The author likens the need to oscillate between these two extremes like a
sine wave, or like the fluctuating rhythm of a song. In fact, Maeda states that “it is the
rhythm of simple and complex that matters the most” – how often and where
simplicity and complexity are presented will determine how they are
perceived by the user.
- CONTEXT – What lies in the periphery of simplicity is definitely
not peripheral. The author notes that while “narrowness”
and “focus” are essentially synonyms, the latter should not always enjoy
the positive connotation that it enjoys compared to the former. Maeda himself was counseled by his
teacher Nicholas Negroponte to “become a light bulb instead of a laser
beam.” In the design realm this
entails achieving what he calls “enlightened shallowness” – considering that
everything out of focus may in fact be the most important elements in the experience.
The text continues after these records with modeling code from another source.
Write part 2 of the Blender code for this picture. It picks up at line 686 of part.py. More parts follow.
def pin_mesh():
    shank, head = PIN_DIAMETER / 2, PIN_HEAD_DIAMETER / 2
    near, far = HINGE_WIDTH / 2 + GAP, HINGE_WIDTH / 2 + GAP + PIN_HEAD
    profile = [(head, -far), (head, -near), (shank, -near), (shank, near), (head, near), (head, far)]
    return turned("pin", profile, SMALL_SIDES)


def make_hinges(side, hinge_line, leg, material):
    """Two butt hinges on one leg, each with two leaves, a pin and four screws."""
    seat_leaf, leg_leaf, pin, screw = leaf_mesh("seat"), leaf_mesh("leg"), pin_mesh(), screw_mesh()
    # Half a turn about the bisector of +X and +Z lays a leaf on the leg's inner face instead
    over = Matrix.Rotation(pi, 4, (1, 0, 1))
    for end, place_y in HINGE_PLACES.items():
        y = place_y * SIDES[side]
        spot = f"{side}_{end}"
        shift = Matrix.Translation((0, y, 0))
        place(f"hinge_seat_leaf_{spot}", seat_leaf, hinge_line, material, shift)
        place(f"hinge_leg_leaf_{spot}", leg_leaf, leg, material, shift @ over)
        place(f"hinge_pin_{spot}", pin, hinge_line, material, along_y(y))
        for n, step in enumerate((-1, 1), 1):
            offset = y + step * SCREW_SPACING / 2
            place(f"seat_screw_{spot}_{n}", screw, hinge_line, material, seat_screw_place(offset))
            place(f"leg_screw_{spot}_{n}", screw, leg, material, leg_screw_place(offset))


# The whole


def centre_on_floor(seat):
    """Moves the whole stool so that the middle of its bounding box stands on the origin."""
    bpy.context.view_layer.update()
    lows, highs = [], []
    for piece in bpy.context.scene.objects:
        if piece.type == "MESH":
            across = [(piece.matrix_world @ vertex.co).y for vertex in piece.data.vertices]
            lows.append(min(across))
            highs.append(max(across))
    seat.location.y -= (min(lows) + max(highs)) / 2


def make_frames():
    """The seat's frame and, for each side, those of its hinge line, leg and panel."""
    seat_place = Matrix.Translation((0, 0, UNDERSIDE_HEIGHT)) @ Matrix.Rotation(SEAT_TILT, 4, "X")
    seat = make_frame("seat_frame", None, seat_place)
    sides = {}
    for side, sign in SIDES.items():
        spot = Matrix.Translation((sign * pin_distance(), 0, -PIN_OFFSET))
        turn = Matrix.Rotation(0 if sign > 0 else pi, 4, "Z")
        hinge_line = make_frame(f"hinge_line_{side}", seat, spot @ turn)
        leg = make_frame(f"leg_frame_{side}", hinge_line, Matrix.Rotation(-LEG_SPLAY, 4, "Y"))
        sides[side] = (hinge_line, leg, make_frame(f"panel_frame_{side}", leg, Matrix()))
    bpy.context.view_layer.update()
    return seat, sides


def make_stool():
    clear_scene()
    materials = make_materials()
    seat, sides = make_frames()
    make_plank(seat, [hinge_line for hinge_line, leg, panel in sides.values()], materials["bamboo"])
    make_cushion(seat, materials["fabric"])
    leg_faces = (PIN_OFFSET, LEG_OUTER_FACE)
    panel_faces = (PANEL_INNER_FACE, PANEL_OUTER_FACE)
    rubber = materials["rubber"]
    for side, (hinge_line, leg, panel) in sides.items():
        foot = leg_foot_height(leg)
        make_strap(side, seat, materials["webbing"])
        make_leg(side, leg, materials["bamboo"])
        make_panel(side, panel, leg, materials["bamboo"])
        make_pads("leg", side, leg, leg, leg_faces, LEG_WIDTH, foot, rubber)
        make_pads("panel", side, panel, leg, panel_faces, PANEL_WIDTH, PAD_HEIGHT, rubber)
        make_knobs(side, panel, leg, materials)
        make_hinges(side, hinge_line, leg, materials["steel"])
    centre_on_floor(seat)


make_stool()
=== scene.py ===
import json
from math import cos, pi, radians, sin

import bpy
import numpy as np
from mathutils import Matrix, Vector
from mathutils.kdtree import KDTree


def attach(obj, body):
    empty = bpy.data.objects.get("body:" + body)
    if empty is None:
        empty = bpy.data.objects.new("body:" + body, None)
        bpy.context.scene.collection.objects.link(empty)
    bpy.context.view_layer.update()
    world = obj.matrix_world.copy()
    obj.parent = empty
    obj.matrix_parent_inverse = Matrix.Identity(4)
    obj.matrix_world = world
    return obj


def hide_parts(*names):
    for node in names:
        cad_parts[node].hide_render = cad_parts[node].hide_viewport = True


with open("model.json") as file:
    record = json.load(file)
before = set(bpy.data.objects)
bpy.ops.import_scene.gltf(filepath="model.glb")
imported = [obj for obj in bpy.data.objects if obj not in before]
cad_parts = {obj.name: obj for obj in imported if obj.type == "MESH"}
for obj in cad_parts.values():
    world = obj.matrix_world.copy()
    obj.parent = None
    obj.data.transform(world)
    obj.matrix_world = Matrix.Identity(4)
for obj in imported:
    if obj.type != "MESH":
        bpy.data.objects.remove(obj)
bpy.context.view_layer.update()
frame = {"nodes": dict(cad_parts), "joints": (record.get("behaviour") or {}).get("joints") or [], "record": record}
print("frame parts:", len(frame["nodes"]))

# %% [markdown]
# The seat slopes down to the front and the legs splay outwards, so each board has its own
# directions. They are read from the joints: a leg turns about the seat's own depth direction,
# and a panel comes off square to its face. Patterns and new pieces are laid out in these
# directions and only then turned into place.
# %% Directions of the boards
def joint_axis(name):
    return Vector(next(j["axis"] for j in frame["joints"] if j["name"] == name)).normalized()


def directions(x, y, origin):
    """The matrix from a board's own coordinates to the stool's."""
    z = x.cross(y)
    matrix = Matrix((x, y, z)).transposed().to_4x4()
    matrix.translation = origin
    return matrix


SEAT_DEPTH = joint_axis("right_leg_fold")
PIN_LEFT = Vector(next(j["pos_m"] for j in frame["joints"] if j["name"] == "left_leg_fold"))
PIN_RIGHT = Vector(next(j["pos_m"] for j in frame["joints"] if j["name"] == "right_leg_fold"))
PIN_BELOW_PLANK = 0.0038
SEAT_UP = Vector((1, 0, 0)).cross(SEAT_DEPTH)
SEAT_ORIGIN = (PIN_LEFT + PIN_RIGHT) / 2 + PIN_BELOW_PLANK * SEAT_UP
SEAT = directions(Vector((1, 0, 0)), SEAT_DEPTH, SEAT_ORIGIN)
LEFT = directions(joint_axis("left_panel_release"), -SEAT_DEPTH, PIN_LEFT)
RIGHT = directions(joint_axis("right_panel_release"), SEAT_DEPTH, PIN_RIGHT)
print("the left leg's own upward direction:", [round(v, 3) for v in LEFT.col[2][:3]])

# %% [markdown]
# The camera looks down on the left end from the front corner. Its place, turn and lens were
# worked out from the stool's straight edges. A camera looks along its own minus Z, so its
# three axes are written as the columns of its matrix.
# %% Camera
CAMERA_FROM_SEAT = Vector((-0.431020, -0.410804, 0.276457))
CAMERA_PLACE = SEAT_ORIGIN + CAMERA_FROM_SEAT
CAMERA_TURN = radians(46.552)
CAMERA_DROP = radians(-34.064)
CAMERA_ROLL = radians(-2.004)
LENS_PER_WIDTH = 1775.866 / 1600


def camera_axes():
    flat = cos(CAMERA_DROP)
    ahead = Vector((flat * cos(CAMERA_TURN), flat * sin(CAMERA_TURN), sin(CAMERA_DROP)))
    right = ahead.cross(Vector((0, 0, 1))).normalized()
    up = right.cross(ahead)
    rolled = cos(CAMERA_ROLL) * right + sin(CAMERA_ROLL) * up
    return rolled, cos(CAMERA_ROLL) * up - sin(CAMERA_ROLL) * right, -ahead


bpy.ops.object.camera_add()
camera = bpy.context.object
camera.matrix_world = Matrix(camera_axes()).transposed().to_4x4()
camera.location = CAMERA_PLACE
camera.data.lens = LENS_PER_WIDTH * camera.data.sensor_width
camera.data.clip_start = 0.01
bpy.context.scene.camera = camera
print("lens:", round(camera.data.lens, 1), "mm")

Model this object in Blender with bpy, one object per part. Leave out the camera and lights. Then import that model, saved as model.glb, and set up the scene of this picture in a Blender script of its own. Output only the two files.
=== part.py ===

It is our culture’s tendency to want to
fill in the very white space that designers understand to be a critical aspect
of the design experience – nothing is
as important as something and
“when there is less, we appreciate everything much more.” As with complexity and simplicity, the
trick is to find the balance between nothing and something, between
directed (which to some is boring) and directionless (which to some equates
to being “comfortably lost”). Maeda
argues that “complexity implies the feeling of being lost; simplicity
implies the feeling of being found.”
- EMOTION – More emotions are better than less. The book acknowledges that the title of
this chapter seems in conflict with the first law (REDUCE) and goes on to give
a principle to help you determine the appropriate level of “more”: the principle
of “feel, and feel for.” Define
your current emotional state and then use that benchmark to empathize with
your environment. As form follows
function, feeling follows form. We
add emoticons to email messages, adorn simple iPods and PDAs with
cumbersome cases – all in an effort to add an element of self-expression (warmth,
emotion) to function. Maeda goes
onto ponder our affinity for emotional technologies such as Sony’s robotic pet dog,
Tamagotchi, NeoPets, etc. He ultimately touches on how modernism
and animism inform and express design, and how different Japanese
characters are used to describe the affection one can have for the essence
of an artifact. “While great art
makes you wonder, great design makes things clear” – the goal should be to
augment the relatively simple achievement of clarity with the more
difficult emotional achievement of meaning.
- TRUST – In simplicity we trust. Simplicity requires a certain level of
trust. The author likens this to
learning to swim – that moment when you realize that you could always swim
but until that point you didn’t trust the
water. Great design
helps instill that sense of trust. Maeda describes how audio maker Bang & Olufsen’s products aim
to achieve this – by utilizing impeccable design and simplicity (he
discusses their legendary remote control in the
first chapter), the products coax listeners to “relax, lean back”. Maeda offers that “we can only truly
relax when we trust that we’re in the finest hands and are treated with
the best intentions.” Similarly,
the omakase principle of deferring to
the sushi chef’s recommendations is representative of enhancing an
experience through simplicity-induced trust. We need to balance that type of
simplicity vs. the simplicity of the “undo” feature which is clearly just
a matter of convenience. We also
need to consistently keep stock of what we may be forfeiting (privacy) in
order to instill simplicity into the systems around us.
- FAILURE – Some things can never be made simple. While this is true, the author reminds
us that “there’s always an ROF (Return On Failure) when you try to
simplify – which is to learn from your mistakes.” He revisits his own laws of simplicity
and concludes that simplicity itself may fall prey to this law. This is why he concludes with a single
law that captures the majority share of meaning from the previous laws.
- THE ONE – Simplicity is about subtracting the obvious, and adding
the meaningful. Maeda gives us three
keys to following this law: Away, Open,
and Power. First, Away: “more
appears like less by simply moving it far, far away.” The example of Google is
cited, whereby the user experience (query) is made simpler by keeping the
result local but moving the actual work (Google’s servers processing the
query) to a far away location. Second, Open: openness
simplifies complexity. Open-source
technologies achieve robustness from exposure and the collective attention
that it enables. Third, Power: use less, gain more. Just as our planet faces the challenge
of limiting consumption of limited resources, so do our designs. These very limits can produce an influx
of creative spirit driven by the sense of urgency the limits introduced.
This book is beneficial to those of us designing products
and services not just for the information itself, which is very valuable, but
for the way that it helps inform our perception and digestion of other
information. After reading this book a colleague
passed me two article URLs that focused on website experiences: Web Design from Scratch’s Web
2.0 Design Guide and Jakob Nielsen’s Top Ten Mistakes in Web Design. Reading them after reading John Maeda’s book
made all the difference. Simplicity
really is at the heart of good design and usability. I’d urge anyone involved in product or
service design or delivery to read it. I’m
encouraged by his declaration in the book that the Jessie Scanlon will pen the
next installment, The Value of Simplicity, in this series by MIT Press.